THE REQUEST ->
Up to and including the line with "scuff = scuff.at_least(rim) * fleck", reproduce the listing below exactly, beginning at its first line.
start COLLECTED MATERIAL
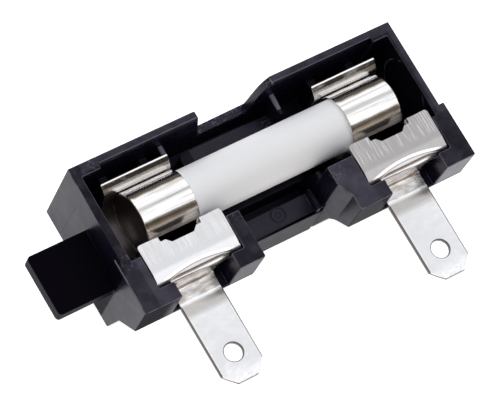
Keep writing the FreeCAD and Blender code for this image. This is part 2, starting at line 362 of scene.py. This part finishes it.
def moulded_plastic():
    """Black moulded plastic: satin skin over a matt core, scuffed corners, painted edge
    highlights and painted shade.
    """
    own = settings().housing
    made = Finish("moulded_plastic", {"Specular_IOR_Level": 0.0},
                  {"Specular_IOR_Level": 0.56, "Specular_Tint": (0.86, 0.84, 1.0)})
    x, y, z = made.x, made.y, made.z
    grain = made.noise(4.0, 3.0)
    blotch = made.noise(0.8, 4.0)

    # Scuffs, where the tool shut and where the strips were pressed in.
    fleck = made.step(made.noise(3.0, 5.0, rough=0.7), 0.50, 0.64)
    scuff = None
    for spot, reach in SCUFFS:
        away = made.vector("DISTANCE", made.place, spot, output="Value")
        near = made.step(away, reach, reach * 0.3)
        scuff = near if scuff is None else scuff.at_least(near)
    # The cut-down rear rim is rough all along.
    rim = made.band(x, -3.4, 2.3, 0.3) * made.step(y, 5.7, 5.85) * made.band(z, 5.2, 5.7, 0.1)
    scuff = scuff.at_least(rim) * fleck

    # Fine parting line that climbs across the left end face.
    seam = abs(y - 3.7 + (z - 5.0) * 0.023)
    seam = made.step(seam, 0.07, 0.02) * made.step(x, LEFT_END + 0.25, LEFT_END + 0.05)
    seam = seam * made.step(z, 8.8, 7.8)

    # The lug has a thin satin skin. Along the inner walls, the waist, some tops and front faces
    # the satin is cut and the colour darkened: painted shade.
    lug = made.step(x, LEFT_END + 0.05, LEFT_END - 0.15) * made.step(y, -5.3, -5.1)
    shelf = made.band(x, -4.6, 4.2, 0.2) * made.band(z, 4.84, 4.96, 0.03) * made.step(y, 2.9, 3.2)
    walls = made.band(x, *HOLLOW[0], 0.3) * made.band(y, *HOLLOW[1], 0.15) * (1 - shelf)
    front = made.step(y, FRONT_FACE + 0.15, FRONT_FACE + 0.01)
    waist = made.step(y, -6.0, -6.3) * made.band(x, *WAIST, 0.3) * made.step(z, 5.3, 5.1)
    end_rim = made.step(x, -17.6, -17.9) * made.step(z, 10.6, 10.7)
    cheeks = made.band(x, -8.6, -5.9, 0.6).at_least(made.band(x, 15.6, 19.0, 0.8))
    cheeks = cheeks * made.step(y, -3.9, -4.2) * made.step(z, 10.6, 10.7)
    matt_and_shade = lug * (0.62 + made.step(z, 6.85, 6.97) * 0.34)
    for place in (walls * 0.55, waist * 0.42, cheeks * 0.5, end_rim * 0.6,
                  front * made.step(x, -15.0, -17.0) * 0.8,
                  front * made.band(x, -8.9, -5.9, 0.2) * 0.2,
                  front * made.band(x, 4.0, 9.0, 0.3) * 0.6):
        matt_and_shade = matt_and_shade.at_least(place)
    top = made.step(z, RIM - 0.02, RIM - 0.005)
    mottle = made.step(blotch, 0.35, 0.7) * (0.08 + top * 0.30)
    satin = (0.66 + mottle) * (1 - matt_and_shade)

    # Painted highlights: light lines are painted along the edges all round the open top and along
    # the rear rim's inner edge.
    corner = made.band(z, RIM - 0.12, RIM - 0.02, 0.01)
    edge = corner * (0.25 + made.step(blotch, 0.30, 0.55) * 0.45)
    edge = edge.at_least(corner * made.band(y, 5.60, 5.95, 0.05) * made.band(x, -16.0, 17.0, 0.5))
    # Painted highlights on the tops of the partitions beside the clip pockets.
    post = made.band(x, *POSTS[0], 0.03).at_least(made.band(x, *POSTS[1], 0.03))
    post = post * made.band(z, 7.78, 7.92, 0.03) * made.band(y, 4.0, 5.6, 0.1)
    # Painted highlight: thin light arcs on the right pocket's end wall.
    from_axis = made.vector("DISTANCE", made.place, (17.5, 0.4, 7.6), output="Value")
    arc_highlight = made.band(from_axis, 3.30, 3.38, 0.06) * made.band(x, 17.4, 17.7, 0.05)
    arc_highlight = arc_highlight * made.step(made.noise(0.9, 2.0), 0.42, 0.55) * made.step(z, 10.4, 10.2)
    edge = edge.at_least(post * 0.8).at_least(arc_highlight * 0.6)
    bloom = top * made.step(made.noise(0.45, 3.0), 0.42, 0.66)
    # Painted sheen on the tops at the left of both blocks' front fingers.
    painted_sheen = made.band(x, -19.6, -16.4, 0.8).at_least(made.band(x, 4.3, 7.2, 0.8))
    painted_sheen = painted_sheen * top * made.step(y, -4.0, -4.4)
    # Painted shade: the plastic colour goes near black where this mask is high; on the lug it is
    # its matt skin.
    tint = made.mix(matt_and_shade * 0.8, own.plastic, (0.002, 0.0016, 0.002))
    # Over the plastic: real scuffs, random lighter patches on the tops, the painted sheen and the
    # painted edge highlights.
    tint = made.mix(scuff * 0.42 + bloom * 0.07 + painted_sheen * 0.07 + edge * 0.85, tint, own.dust_and_highlight)
    rough = 0.27 + blotch * top * 0.16 + scuff * 0.35 + matt_and_shade * 0.2
    height = grain * 0.0016 + blotch * top * 0.03 + scuff * 0.06 - seam * 0.14
    return made.feed(satin, Base_Color=tint, Roughness=rough,
                     Normal=made.bump(height, 1.0, 0.6))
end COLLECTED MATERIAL
REPLY TO THE TASK ->
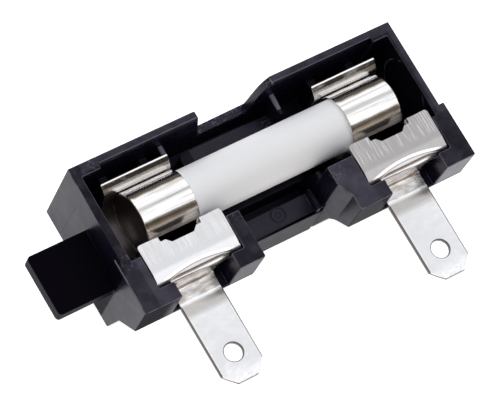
Keep writing the FreeCAD and Blender code for this image. This is part 2, starting at line 362 of scene.py. This part finishes it.
def moulded_plastic():
    """Black moulded plastic: satin skin over a matt core, scuffed corners, painted edge
    highlights and painted shade.
    """
    own = settings().housing
    made = Finish("moulded_plastic", {"Specular_IOR_Level": 0.0},
                  {"Specular_IOR_Level": 0.56, "Specular_Tint": (0.86, 0.84, 1.0)})
    x, y, z = made.x, made.y, made.z
    grain = made.noise(4.0, 3.0)
    blotch = made.noise(0.8, 4.0)

    # Scuffs, where the tool shut and where the strips were pressed in.
    fleck = made.step(made.noise(3.0, 5.0, rough=0.7), 0.50, 0.64)
    scuff = None
    for spot, reach in SCUFFS:
        away = made.vector("DISTANCE", made.place, spot, output="Value")
        near = made.step(away, reach, reach * 0.3)
        scuff = near if scuff is None else scuff.at_least(near)
    # The cut-down rear rim is rough all along.
    rim = made.band(x, -3.4, 2.3, 0.3) * made.step(y, 5.7, 5.85) * made.band(z, 5.2, 5.7, 0.1)
    scuff = scuff.at_least(rim) * fleck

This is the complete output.